If I was a professor at a seminary, or a pastor in a congregation that stood squarely in the progressive camp, or traditional camp, I might welcome the chance to have a clean split, and end what I construe as an all encompassing issue that has to be decided immediately. As a pastor of a local church that has members all over the spectrum though, it will not be a clean split. I have worshipped at churches that would call themselves reconciling. My home church labeled itself as a confessing church. In all of these local congregations, different people had different stances on the “debate over progressive views lesiban and gay ordination and marriage.” In the churches I have served as a pastor, my parishioners were not all on the same page.
Forcing these congregations to wrestle with which of the two or more denominations that form from the division process they would join would be catastrophic. No one joined these churches hoping they would get to spend their time and energy debating each other about this sort of thing. Our purpose as congregations is to make disciples of Jesus Christ for the transformation of the world. We are constantly trying to discern how God is calling us to do this in our context. There are issues we do not agree on. Our focus is not on these issues. If our focus is forced on these issues, I am not sure the congregations I have served could survive the wrestling match. Many will be hurt and angry. What was a non-issue will become the overriding issue.
I realize many people are hurt by the status quo. I do not want to minimize the problems with the status quo. I do think though that there will be even more hurt, pain, and suffering if we try to divide the denomination. I do not think any side will win or be al that much better off by the division process. Part of the problem with the status quo though is how we are framing the issues? Why do we need to frame the issue in terms of winners and losers? Why do we frame it in ways that are so decisive and ultimately divisive? Is it about the “debate over progressive views lesiban and gay ordination and marriage?” Or are there other forces at work that use this as a wedge issue?

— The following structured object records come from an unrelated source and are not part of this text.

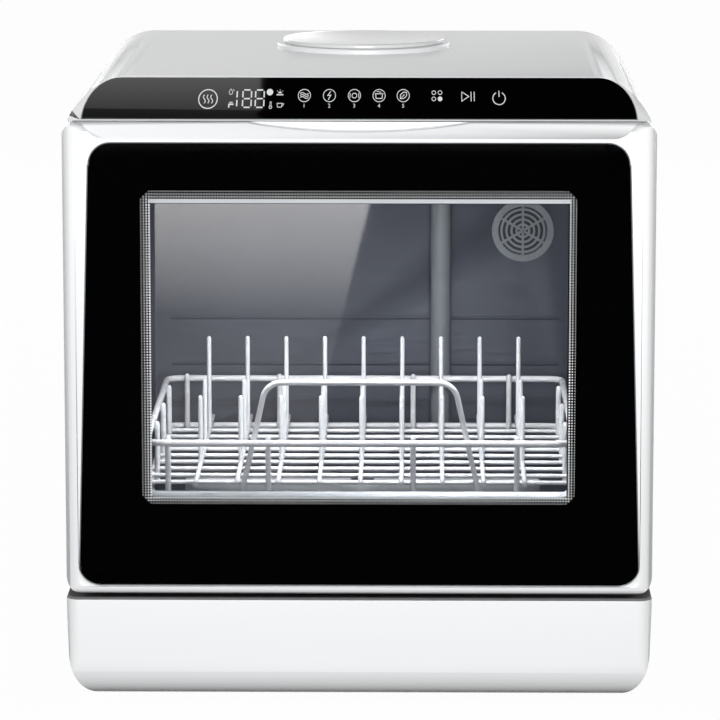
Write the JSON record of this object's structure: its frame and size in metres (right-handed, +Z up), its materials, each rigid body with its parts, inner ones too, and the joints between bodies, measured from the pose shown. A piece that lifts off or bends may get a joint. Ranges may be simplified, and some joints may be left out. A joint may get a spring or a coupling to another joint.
{
  "type": "countertop dishwasher",
  "caption": "Countertop dishwasher with a drop-down glass-fronted door, sloped control strip, filler cap on top and a roll-out wire basket.",
  "frame": {"origin": "middle of the base, on the worktop", "axes": "+Z up, front and door towards -Y, +X to the viewer's right"},
  "size_m": [0.42, 0.435, 0.452],
  "materials": {
    "gloss_white": "glossy white ABS",
    "white_cap": "glossy white ABS",
    "black_glass": "back-printed tempered glass, polished",
    "window_glass": "clear tempered glass, lightly tinted",
    "pane_glass": "clear tempered glass",
    "black_print": "black ceramic print",
    "stainless": "fine brushed stainless",
    "tub_steel": "dark brushed stainless",
    "zinc_steel": "zinc-plated",
    "wire_coat": "silver-grey coated wire",
    "grey_plastic": "moulded grey polypropylene",
    "light_plastic": "moulded light polypropylene",
    "dark_plastic": "moulded dark polypropylene",
    "tank_plastic": "translucent polypropylene, moulded",
    "blue_plastic": "moulded blue nylon",
    "circuit_board": "solder-masked board",
    "soft_rubber": "moulded silicone rubber",
    "foam": "closed-cell foam"
  },
  "bodies": {
    "cabinet": {"plinth": "gloss_white", "base_plate": "zinc_steel", "feet": "soft_rubber", "left_side_panel": "gloss_white", "right_side_panel": "gloss_white", "back_panel": "light_plastic", "front_frame": "gloss_white", "top_cover": "gloss_white", "tub_shell": "tub_steel", "tub_seal": "soft_rubber", "tub_legs": "grey_plastic", "basket_tracks": "grey_plastic", "sump": "dark_plastic", "filter_plate": "stainless", "heater": "stainless", "wash_pump": "dark_plastic", "drain_pump": "dark_plastic", "inlet_valve": "blue_plastic", "drain_outlet": "grey_plastic", "water_tank": "tank_plastic", "fill_duct": "grey_plastic", "fill_collar": "gloss_white", "control_glass": "black_glass", "control_board": "circuit_board", "riser_pipe": "grey_plastic", "spray_hub": "grey_plastic", "fan_housing": "dark_plastic", "latch_housing": "dark_plastic", "hinge_brackets": "zinc_steel", "power_board": "dark_plastic", "cord_gland": "soft_rubber", "float_post": "grey_plastic", "case_screws": "zinc_steel"},
    "door": {"door_frame": "gloss_white", "door_glass": "window_glass", "glass_mask": "black_print", "door_liner": "stainless", "inner_window": "pane_glass", "window_seal": "soft_rubber", "door_screws": "zinc_steel", "latch_tongue": "zinc_steel", "hinge_pins": "stainless"},
    "cap": {"fill_cap": "white_cap", "cap_seal": "soft_rubber"},
    "basket": {"basket_top_wires": "wire_coat", "basket_low_wires": "wire_coat", "basket_floor_wires": "wire_coat", "basket_posts": "wire_coat", "basket_arch": "wire_coat", "basket_tines": "wire_coat", "roller_brackets": "grey_plastic"},
    "front_rollers": {"front_rollers": "grey_plastic"},
    "rear_rollers": {"rear_rollers": "grey_plastic"},
    "lower_arm": {"lower_spray_arm": "light_plastic"},
    "upper_arm": {"upper_spray_arm": "light_plastic"},
    "filter": {"filter_cup": "grey_plastic"},
    "wash_wheel": {"wash_impeller": "light_plastic"},
    "drain_wheel": {"drain_impeller": "light_plastic"},
    "fan": {"fan_rotor": "light_plastic"},
    "float": {"leak_float": "foam"}
  },
  "joints": [
    {"name": "door_hinge", "type": "hinge", "parent": "cabinet", "child": "door", "pos_m": [0, -0.205, 0.0895], "axis": [1, 0, 0], "range_deg": [0, 90]},
    {"name": "basket_slide", "type": "slide", "parent": "cabinet", "child": "basket", "axis": [0, -1, 0], "range_m": [0, 0.096]},
    {"name": "front_roller_turn", "type": "hinge", "parent": "basket", "child": "front_rollers", "pos_m": [0, -0.0945, 0.1292], "axis": [1, 0, 0], "range_deg": [0, 690]},
    {"name": "rear_roller_turn", "type": "hinge", "parent": "basket", "child": "rear_rollers", "pos_m": [0, 0.085, 0.1292], "axis": [1, 0, 0], "range_deg": [0, 690]},
    {"name": "cap_lift", "type": "slide", "parent": "cabinet", "child": "cap", "axis": [0, 0, 1], "range_m": [0, 0.06]},
    {"name": "lower_arm_spin", "type": "hinge", "parent": "cabinet", "child": "lower_arm", "pos_m": [0, -0.01, 0.117], "axis": [0, 0, 1], "continuous": true},
    {"name": "upper_arm_spin", "type": "hinge", "parent": "cabinet", "child": "upper_arm", "pos_m": [0, -0.01, 0.372], "axis": [0, 0, 1], "continuous": true},
    {"name": "filter_twist", "type": "hinge", "parent": "cabinet", "child": "filter", "pos_m": [0, 0.078, 0.105], "axis": [0, 0, 1], "range_deg": [0, 60]},
    {"name": "wash_pump_spin", "type": "hinge", "parent": "cabinet", "child": "wash_wheel", "pos_m": [-0.075, 0.078, 0.0415], "axis": [1, 0, 0], "continuous": true},
    {"name": "drain_pump_spin", "type": "hinge", "parent": "cabinet", "child": "drain_wheel", "pos_m": [0.072, 0.078, 0.0405], "axis": [1, 0, 0], "continuous": true},
    {"name": "fan_spin", "type": "hinge", "parent": "cabinet", "child": "fan", "pos_m": [0.125, 0.17, 0.29], "axis": [0, 1, 0], "continuous": true},
    {"name": "float_rise", "type": "slide", "parent": "cabinet", "child": "float", "axis": [0, 0, 1], "range_m": [0, 0.013]}
  ],
  "couplings": [
    {"joint": "basket_slide", "follows": "door_hinge", "m_per_rad": 0.061116},
    {"joint": "front_roller_turn", "follows": "door_hinge", "ratio": 7.6394},
    {"joint": "rear_roller_turn", "follows": "door_hinge", "ratio": 7.6394}
  ]
}
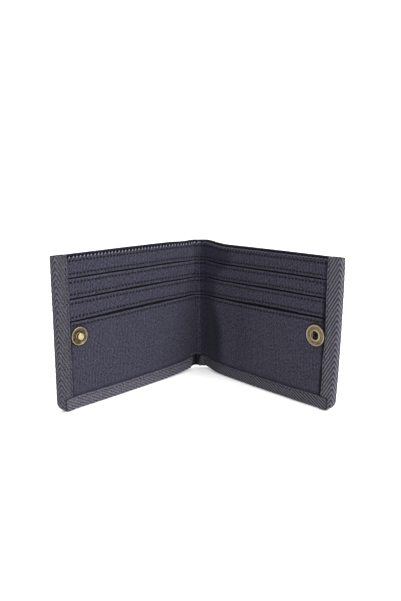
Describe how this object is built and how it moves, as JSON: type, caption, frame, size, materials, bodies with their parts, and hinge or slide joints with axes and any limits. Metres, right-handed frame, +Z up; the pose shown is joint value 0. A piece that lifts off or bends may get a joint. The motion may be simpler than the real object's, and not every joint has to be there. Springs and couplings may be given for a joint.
{
  "type": "bifold wallet",
  "caption": "Fabric bifold wallet standing open on its lower edge, with stacked card pockets, a bill compartment, taped edges and a snap closure.",
  "frame": {"origin": "bottom centre of the wallet's bounding box, on the plane it stands on", "axes": "+Z up along the spine, +X to the wearer's right along the opened width, the V opens towards -Y and the spine strip is at the back"},
  "size_m": [0.1634, 0.0852, 0.09],
  "materials": {
    "shell_fabric": "fine ribbed canvas, dark slate",
    "interlining": "non-woven stiffener",
    "lining_fabric": "plain woven, dark slate",
    "pocket_fabric": "fine ribbed canvas, dark slate",
    "binding_tape": "herringbone twill tape, slate grey",
    "thread": "spun polyester sewing thread",
    "snap_brass": "light antique brass",
    "snap_antique": "antique brass, darker in the recess",
    "spring_wire": "drawn wire"
  },
  "bodies": {
    "spine": {"outer_shell_spine": "shell_fabric", "shell_interlining_spine": "interlining", "bill_lining_spine": "lining_fabric", "divider_spine": "lining_fabric", "top_facing_spine": "pocket_fabric", "card_pocket_upper_spine": "pocket_fabric", "card_pocket_middle_spine": "pocket_fabric", "card_pocket_lower_spine": "pocket_fabric", "bottom_binding_spine": "binding_tape", "spine_stitching": "thread"},
    "left_half": {"outer_shell_left": "shell_fabric", "shell_interlining_left": "interlining", "bill_lining_left": "lining_fabric", "divider_left": "lining_fabric", "top_facing_left": "pocket_fabric", "card_pocket_upper_left": "pocket_fabric", "card_pocket_middle_left": "pocket_fabric", "card_pocket_lower_left": "pocket_fabric", "side_binding_left": "binding_tape", "bottom_binding_left": "binding_tape", "pocket_topstitching_left": "thread", "binding_stitching_left": "thread", "snap_stud": "snap_brass", "snap_stud_rivet": "snap_brass"},
    "right_half": {"outer_shell_right": "shell_fabric", "shell_interlining_right": "interlining", "bill_lining_right": "lining_fabric", "divider_right": "lining_fabric", "top_facing_right": "pocket_fabric", "card_pocket_upper_right": "pocket_fabric", "card_pocket_middle_right": "pocket_fabric", "card_pocket_lower_right": "pocket_fabric", "side_binding_right": "binding_tape", "bottom_binding_right": "binding_tape", "pocket_topstitching_right": "thread", "binding_stitching_right": "thread", "snap_socket": "snap_antique", "snap_socket_eyelet": "snap_antique", "snap_spring": "spring_wire"}
  },
  "joints": [
    {"name": "left_fold", "type": "hinge", "parent": "spine", "child": "left_half", "pos_m": [-0.005, 0.04201, 0.045], "axis": [0, 0, 1], "range_deg": [-47, 43]},
    {"name": "right_fold", "type": "hinge", "parent": "spine", "child": "right_half", "pos_m": [0.005, 0.04201, 0.045], "axis": [0, 0, -1], "range_deg": [-47, 43], "deforming": ["snap_spring"]}
  ],
  "couplings": [
    {"joint": "right_fold", "follows": "left_fold", "ratio": 1}
  ]
}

A question I keep wrestling with is “in fifty years will we thank God that we ended the United Methodist Church?” Our understanding of human sexuality and identity has changed significantly in the last fifty year. I believe it will continue to change. Fifty years from now this may be a non-issue. Will all the pain and hurt from the division process lead to healthier churches fifty years from now? Or will it exacerbate our present trends of decline?
Church is messy. We hurt each other. Often we are torn between conflicting values. We try to be a witness in the world of God’s love and truth without being shaped by the world, but when you put yourself in a position to shape the world, you always run the risk of being shaped. As long as we are Christ’s hands and feet in the world, we’re going to get dirty and hurt.
Division in the church is not inevitable. While there are some who welcome it, we do not have to adopt their framing of the issue. We are not forced to accept the four options that Jack Jackson offers. We can prayerfully discern others ways to live with these issues and converse about these issues. There are other ways to frame the “debate over progressive views lesiban and gay ordination and marriage.” It is not a debate, there will be no winners. The pain and hurt we are inflicting on each other is, in part, because of how we are framing the issues. Ultimately, how do we want the world to know us?